Takefu, the steel manufacturer, lists the optimal tempering hardness range for VG-1 as 58 and above. To the extent that Rockwell hardness numbers mean very much (they usually don't), and to the extent that anyone's guess is particularly valid (they almost never are), I'd say 58 is putting a pretty rosy picture on those knives.

For what it's worth, there are a number of things besides heat treatment and hardness which go to how acute a bevel a knife will hold well. Your Victorinox knife is nominally hardened to 57RCH, but will hold a 15* edge angle much better than your Katana.
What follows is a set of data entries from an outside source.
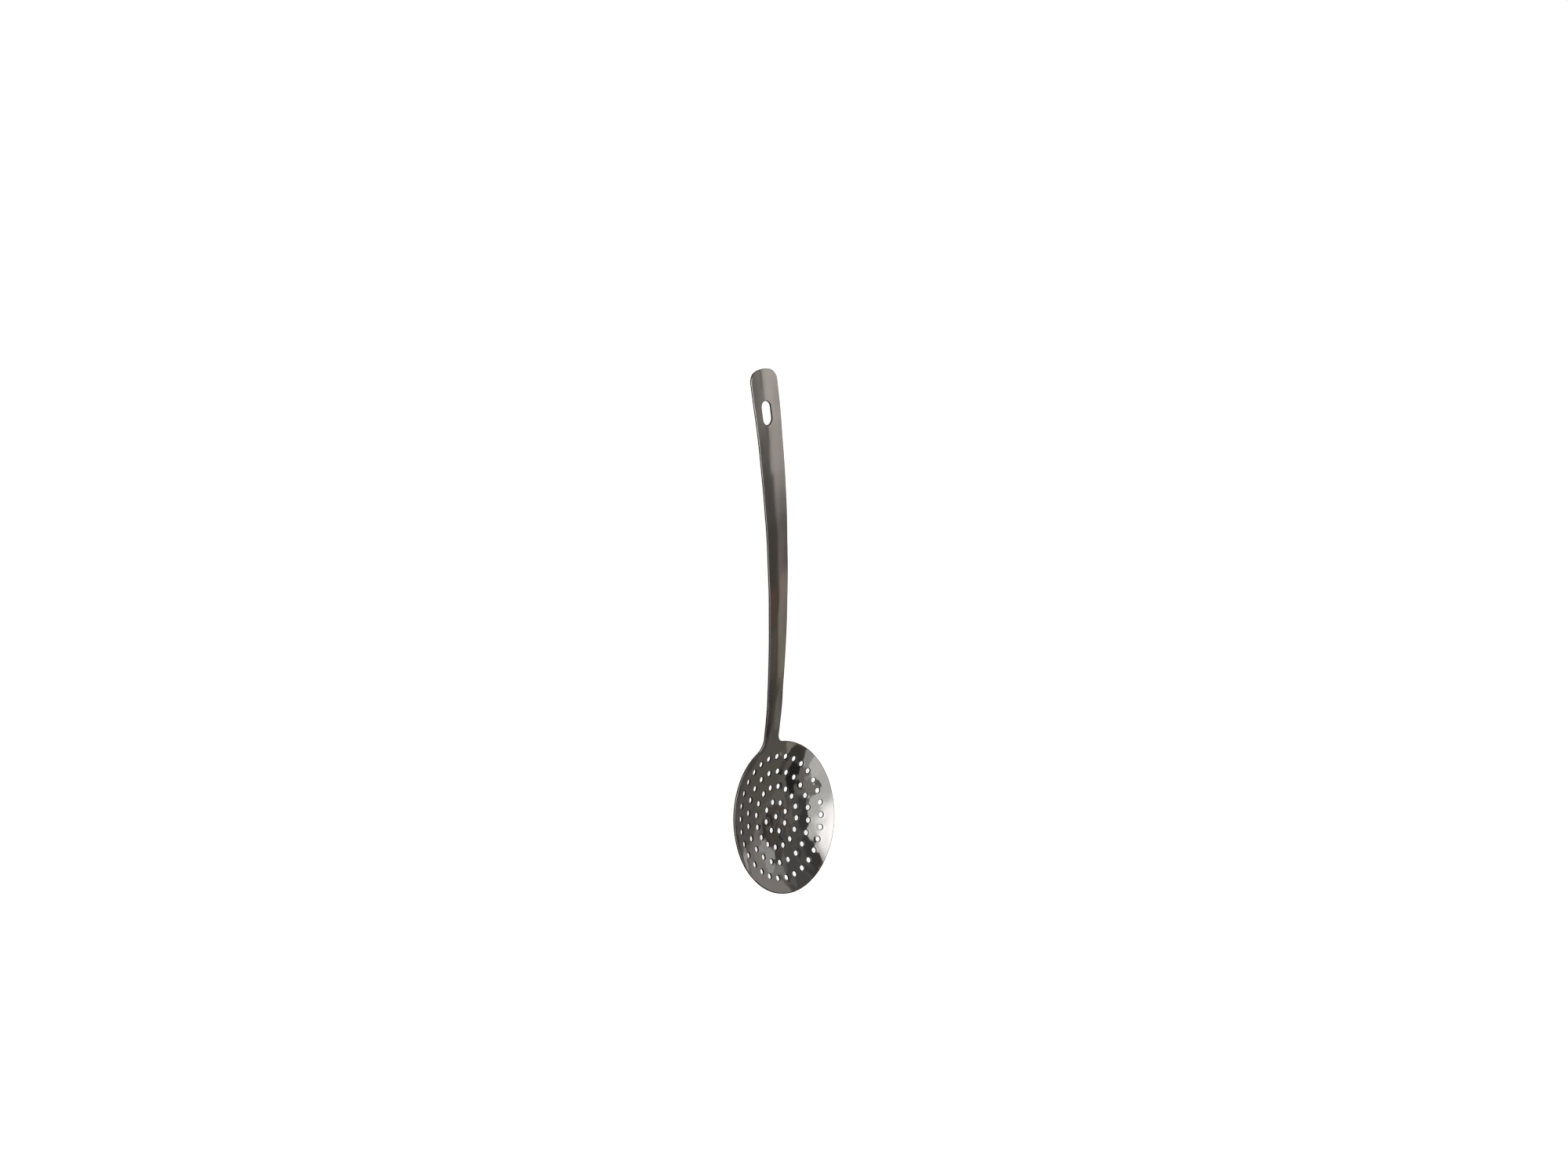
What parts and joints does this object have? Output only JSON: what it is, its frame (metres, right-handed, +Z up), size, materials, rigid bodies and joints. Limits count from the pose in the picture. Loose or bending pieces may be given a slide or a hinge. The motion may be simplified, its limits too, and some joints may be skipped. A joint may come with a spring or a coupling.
{
  "type": "perforated skimmer spoon",
  "caption": "Kitchen skimmer: a round, shallow, perforated steel bowl with a filleted neck and a long bowed handle whose rounded end has a hanging slot.",
  "frame": {"origin": "on the table, under the middle of the skimmer's bounding box as it lies at rest, concave side up", "axes": "+X from the handle's end towards the bowl, +Y across the skimmer, +Z up"},
  "size_m": [0.3456, 0.1002, 0.0272],
  "materials": {
    "bowl_steel": "mirror polished stainless steel",
    "handle_steel": "satin polished stainless steel"
  },
  "bodies": {
    "root": {"bowl": "bowl_steel", "handle": "handle_steel"}
  },
  "joints": []
}
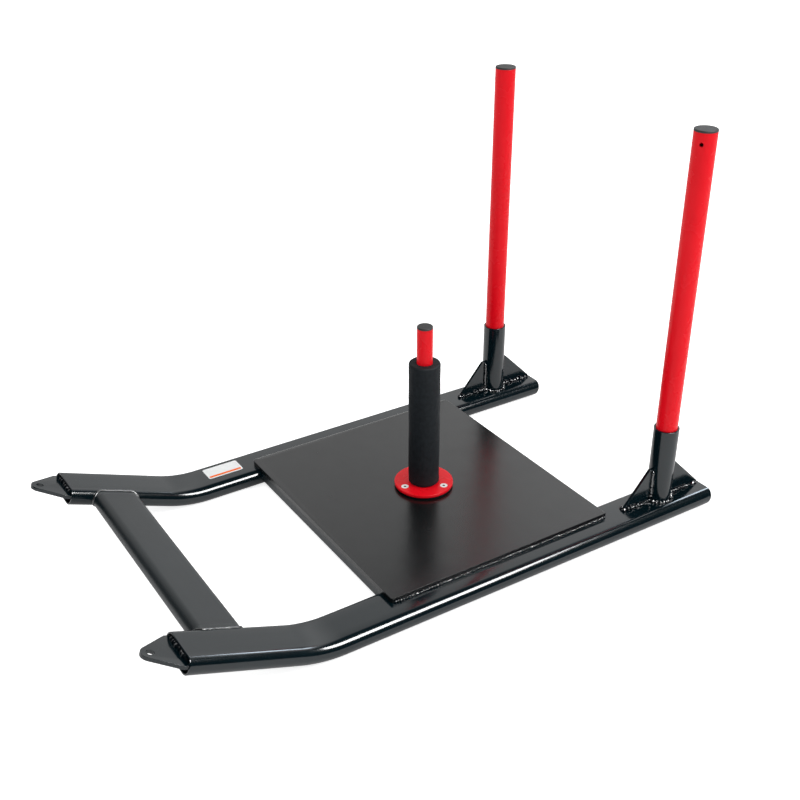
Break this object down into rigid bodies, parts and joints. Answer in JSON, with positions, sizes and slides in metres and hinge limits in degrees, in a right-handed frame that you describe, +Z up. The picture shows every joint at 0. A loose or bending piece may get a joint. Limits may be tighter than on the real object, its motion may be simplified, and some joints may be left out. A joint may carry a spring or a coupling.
{
  "type": "weight sled",
  "caption": "Steel weight sled on flat-oval skids with turned-up fronts, a deck with a foam-sleeved weight post, tow ears, and red push poles loose in welded sockets.",
  "frame": {"origin": "on the ground plane, under the middle of the sled's overall box", "axes": "+Y points to the rear, where the person who pushes stands, along the skids; +X points to that person's left; +Z points up"},
  "size_m": [0.528, 0.9652, 0.628],
  "materials": {
    "black_gloss": "gloss black powder coat",
    "black_satin": "satin black powder coat",
    "black_weld": "rippled weld under gloss black powder coat",
    "red_gloss": "gloss red powder coat",
    "cap_plastic": "matte dark grey",
    "foam": "matte black foam",
    "pad_rubber": "matte black rubber",
    "zinc": "bright zinc plating",
    "label": "white film with a plain orange edge stripe"
  },
  "bodies": {
    "frame": {"left_runner": "black_gloss", "right_runner": "black_gloss", "crossbar": "black_gloss", "left_tow_ear": "black_gloss", "right_tow_ear": "black_gloss", "deck_plate": "black_satin", "front_deck_bar": "black_gloss", "rear_deck_bar": "black_gloss", "flange_pad": "pad_rubber", "post_flange": "red_gloss", "post_tube": "red_gloss", "post_cap": "cap_plastic", "flange_screws": "zinc", "flange_washers": "zinc", "flange_nuts": "zinc", "left_socket": "black_gloss", "right_socket": "black_gloss", "left_front_gusset": "black_gloss", "left_rear_gusset": "black_gloss", "right_front_gusset": "black_gloss", "right_rear_gusset": "black_gloss", "left_deck_weld": "black_weld", "right_deck_weld": "black_weld", "deck_bar_welds": "black_weld", "left_crossbar_weld": "black_weld", "right_crossbar_weld": "black_weld", "left_ear_weld": "black_weld", "right_ear_weld": "black_weld", "left_socket_weld": "black_weld", "right_socket_weld": "black_weld", "post_weld": "black_weld", "blank_label": "label"},
    "left_pole": {"left_pole": "red_gloss", "left_pole_cap": "cap_plastic"},
    "right_pole": {"right_pole": "red_gloss", "right_pole_cap": "cap_plastic"},
    "sleeve": {"plate_sleeve": "foam"}
  },
  "joints": [
    {"name": "left_pole_lift", "type": "slide", "parent": "frame", "child": "left_pole", "axis": [0, 0, 1], "range_m": [0, 0.15]},
    {"name": "right_pole_lift", "type": "slide", "parent": "frame", "child": "right_pole", "axis": [0, 0, 1], "range_m": [0, 0.15]},
    {"name": "sleeve_lift", "type": "slide", "parent": "frame", "child": "sleeve", "axis": [0, 0, 1], "range_m": [0, 0.29]}
  ]
}
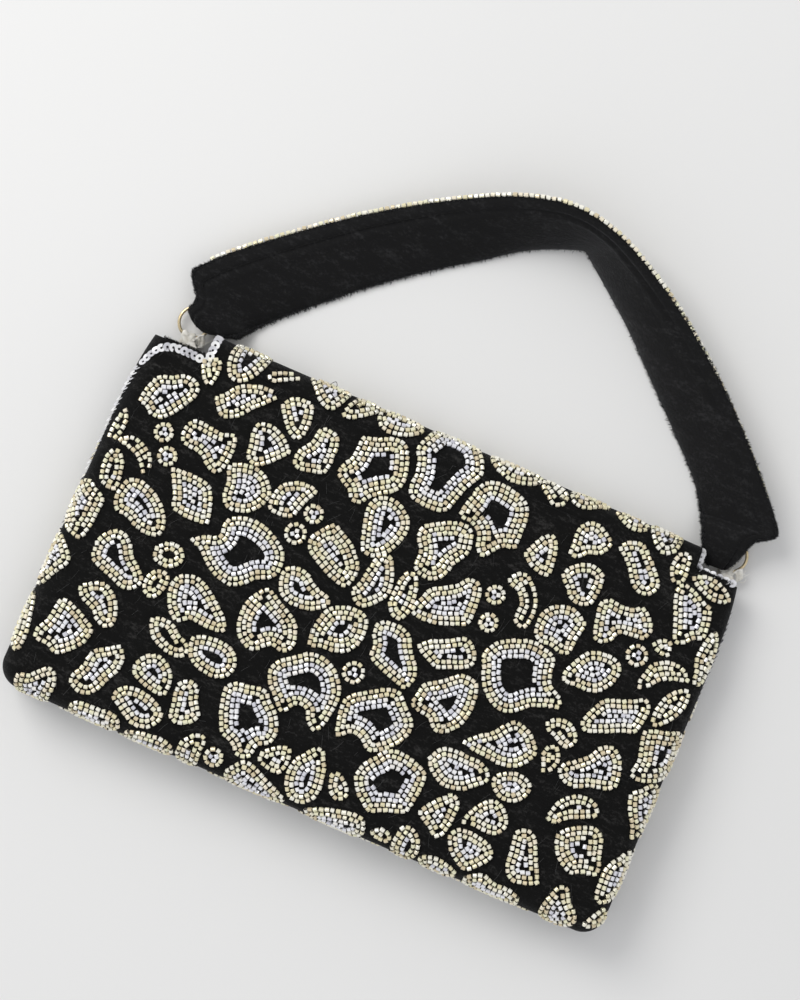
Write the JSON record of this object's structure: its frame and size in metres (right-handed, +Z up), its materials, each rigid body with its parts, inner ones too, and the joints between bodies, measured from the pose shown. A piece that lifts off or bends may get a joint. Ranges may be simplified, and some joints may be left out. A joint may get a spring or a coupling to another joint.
{
  "type": "evening bag",
  "caption": "Flat beaded velvet evening bag with a full-length fold-over flap, sequin edging, and a wide velvet strap held by small gold rings.",
  "frame": {"origin": "on the surface the bag lies on, under the middle of the flap", "axes": "+X to the right along the bag's width, +Y from the lower edge towards the strap, +Z up out of the flap's face"},
  "size_m": [0.257, 0.258, 0.028],
  "materials": {
    "beaded_velvet": "black velvet under short glass beads",
    "velvet": "black velvet pile",
    "satin": "black satin",
    "board": "stiff buckram board",
    "ribbon": "cream grosgrain ribbon",
    "gold_metal": "polished pale gold",
    "snap_metal": "nickel plated",
    "sequin": "silvery white gloss",
    "beads_gold": "champagne lined cut glass",
    "beads_silver": "silver lined cut glass"
  },
  "bodies": {
    "bag": {"back_panel": "beaded_velvet", "back_board": "board", "front_panel": "velvet", "front_board": "board", "bottom_gusset": "beaded_velvet", "side_gusset_left": "beaded_velvet", "side_gusset_right": "beaded_velvet", "base_board": "board", "lining_pouch": "satin", "slip_pocket": "satin", "snap_socket": "snap_metal", "snap_socket_plate": "snap_metal", "ribbon_tab_left": "ribbon", "ribbon_tab_right": "ribbon"},
    "flap": {"flap_panel": "beaded_velvet", "flap_board": "board", "flap_lining": "satin", "snap_stud": "snap_metal", "snap_stud_plate": "snap_metal", "sequin_edging": "sequin"},
    "rings": {"ring_left": "gold_metal", "ring_right": "gold_metal"},
    "strap": {"strap_face": "beaded_velvet", "strap_core": "board", "strap_lining": "velvet", "strap_loop_left": "velvet", "strap_loop_right": "velvet"}
  },
  "joints": [
    {"name": "flap_hinge", "type": "hinge", "parent": "bag", "child": "flap", "pos_m": [0, 0.071, 0.009], "axis": [-1, 0, 0], "range_deg": [0, 95]},
    {"name": "ring_swing", "type": "hinge", "parent": "bag", "child": "rings", "pos_m": [0, 0.0754, 0.0034], "axis": [1, 0, 0], "range_deg": [0, 30]},
    {"name": "strap_swing", "type": "hinge", "parent": "rings", "child": "strap", "pos_m": [0, 0.0876, 0.0034], "axis": [1, 0, 0], "range_deg": [0, 30]}
  ]
}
It's easy enough to find out by trying. And the good news is that even if a 15* edge angle proves too steep for the Katana you don't have to resharpen the knife completely. You can build a very strong edge by just slapping a micro-bevel on top using whatever it was used to sharpen the Katana before you got the "Asian angle" CC.

*Shun:*

The VG-10 _hagane_ in Shun Classics (and other VG-10 san mai knives) is nominally hardened to around 61 RCH; and it acts like it. Shun's VG-10 acts considerably stronger than tough. So the heat-treatment/hardness issues are not collapse, but edges which wear quickly, can be chip prone, and require some babying. The Kai factory (Kai makes Shun) Shun factory set is a flat 16* on both sides. That's Kai's way of saying that it's really 15* like most other Japanese made knives but they want you to either buy one of their gags or send the knives back to them for sharpening. No Shun VG-10 Classic should have any problem with a 15* edge angle. If your edges are unstable at 15*, the problem is something else.

BDL


----------